Bhí an deis againn inniu rud neart difriúil a dhéanamh. Bhí an deis againn lámh chuidithe a thabhairt d'oibrithe ag am na neamhchinnteachta agus geilleagar na tíre seo a atógáil ar bhealach a bheadh níos láidre, níos córa agus níos fearr.

The risk is not that we do too much, it is that we do too little, and we can see that in the Government's plan. Indeed, close to €6 billion is unallocated in the Government's plan because it does not know what to do. Today, the Government should have tackled core areas, such as unaffordable childcare costs, underfunded disability services, a dysfunctional housing market and a healthcare system that is crying out for significant investment. Failures in these areas by successive Governments have undermined our resilience and have limited our ability to combat the virus and weather the storm.

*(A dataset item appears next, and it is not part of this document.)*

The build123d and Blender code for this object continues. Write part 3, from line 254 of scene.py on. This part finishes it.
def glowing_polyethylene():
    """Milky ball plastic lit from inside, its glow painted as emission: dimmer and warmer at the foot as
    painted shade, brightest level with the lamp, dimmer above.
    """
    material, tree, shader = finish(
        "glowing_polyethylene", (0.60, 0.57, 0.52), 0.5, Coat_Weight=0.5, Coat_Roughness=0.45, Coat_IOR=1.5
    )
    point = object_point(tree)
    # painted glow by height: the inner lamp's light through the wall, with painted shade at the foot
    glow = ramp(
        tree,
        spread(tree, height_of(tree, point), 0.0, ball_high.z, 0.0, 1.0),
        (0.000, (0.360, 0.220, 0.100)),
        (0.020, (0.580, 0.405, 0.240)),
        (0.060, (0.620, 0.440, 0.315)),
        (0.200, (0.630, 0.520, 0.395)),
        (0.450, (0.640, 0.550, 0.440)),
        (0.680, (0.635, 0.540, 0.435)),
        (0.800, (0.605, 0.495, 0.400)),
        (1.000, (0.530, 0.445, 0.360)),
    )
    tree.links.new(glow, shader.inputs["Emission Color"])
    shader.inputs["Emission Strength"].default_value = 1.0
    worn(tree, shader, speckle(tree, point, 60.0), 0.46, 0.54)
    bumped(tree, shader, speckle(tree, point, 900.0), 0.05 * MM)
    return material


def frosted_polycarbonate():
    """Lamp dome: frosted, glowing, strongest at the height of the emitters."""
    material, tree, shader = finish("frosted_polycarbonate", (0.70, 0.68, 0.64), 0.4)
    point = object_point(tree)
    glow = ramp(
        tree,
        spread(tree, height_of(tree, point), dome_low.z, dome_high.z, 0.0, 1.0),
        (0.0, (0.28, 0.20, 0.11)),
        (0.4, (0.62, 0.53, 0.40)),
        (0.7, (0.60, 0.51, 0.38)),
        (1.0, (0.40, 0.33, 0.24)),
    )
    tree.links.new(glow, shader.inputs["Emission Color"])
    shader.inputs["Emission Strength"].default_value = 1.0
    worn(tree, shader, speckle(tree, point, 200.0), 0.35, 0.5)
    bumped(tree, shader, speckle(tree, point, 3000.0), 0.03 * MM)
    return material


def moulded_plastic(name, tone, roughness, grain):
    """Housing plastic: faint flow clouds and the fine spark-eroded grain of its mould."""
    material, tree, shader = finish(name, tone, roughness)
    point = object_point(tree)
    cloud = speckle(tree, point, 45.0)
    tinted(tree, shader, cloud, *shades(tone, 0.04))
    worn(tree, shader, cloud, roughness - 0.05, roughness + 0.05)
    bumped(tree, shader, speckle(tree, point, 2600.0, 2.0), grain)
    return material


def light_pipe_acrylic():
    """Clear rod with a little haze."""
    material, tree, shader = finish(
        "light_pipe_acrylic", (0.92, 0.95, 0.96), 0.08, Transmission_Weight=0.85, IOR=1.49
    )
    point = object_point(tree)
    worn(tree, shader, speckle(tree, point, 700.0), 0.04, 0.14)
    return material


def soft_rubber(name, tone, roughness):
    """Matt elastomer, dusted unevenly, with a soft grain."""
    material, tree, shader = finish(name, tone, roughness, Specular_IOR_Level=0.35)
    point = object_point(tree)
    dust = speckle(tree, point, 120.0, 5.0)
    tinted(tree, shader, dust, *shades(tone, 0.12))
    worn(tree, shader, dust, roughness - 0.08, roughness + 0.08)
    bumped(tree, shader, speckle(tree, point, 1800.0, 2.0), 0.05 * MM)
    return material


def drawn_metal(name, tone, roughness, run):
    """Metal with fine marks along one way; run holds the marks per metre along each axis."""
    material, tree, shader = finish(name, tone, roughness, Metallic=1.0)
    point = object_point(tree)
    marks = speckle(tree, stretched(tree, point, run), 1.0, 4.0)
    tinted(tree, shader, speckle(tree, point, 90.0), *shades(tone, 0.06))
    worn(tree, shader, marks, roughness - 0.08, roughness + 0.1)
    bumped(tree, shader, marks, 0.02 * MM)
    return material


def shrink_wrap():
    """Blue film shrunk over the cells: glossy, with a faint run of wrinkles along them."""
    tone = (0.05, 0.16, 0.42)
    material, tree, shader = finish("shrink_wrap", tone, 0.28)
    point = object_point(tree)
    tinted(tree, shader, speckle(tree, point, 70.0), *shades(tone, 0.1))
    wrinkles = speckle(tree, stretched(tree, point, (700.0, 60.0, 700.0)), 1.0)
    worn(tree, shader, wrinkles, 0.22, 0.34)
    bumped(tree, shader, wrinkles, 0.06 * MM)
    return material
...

Nowhere is this more true than in our health service. Our hospitals and healthcare staff are under immense pressure. A decade of underfunding, mismanagement and neglect under Fine Gael has left them in a vulnerable position. The Government cannot say it was not warned. As far back as 2009, the recommendations were clear. We had 289 critical care beds and we were told we needed 579 by this year. How many do we have today? We have 280. Instead of increasing the number of beds over a decade of Fine Gael Government, we have entered 2020 with fewer critical care beds than we had a decade ago.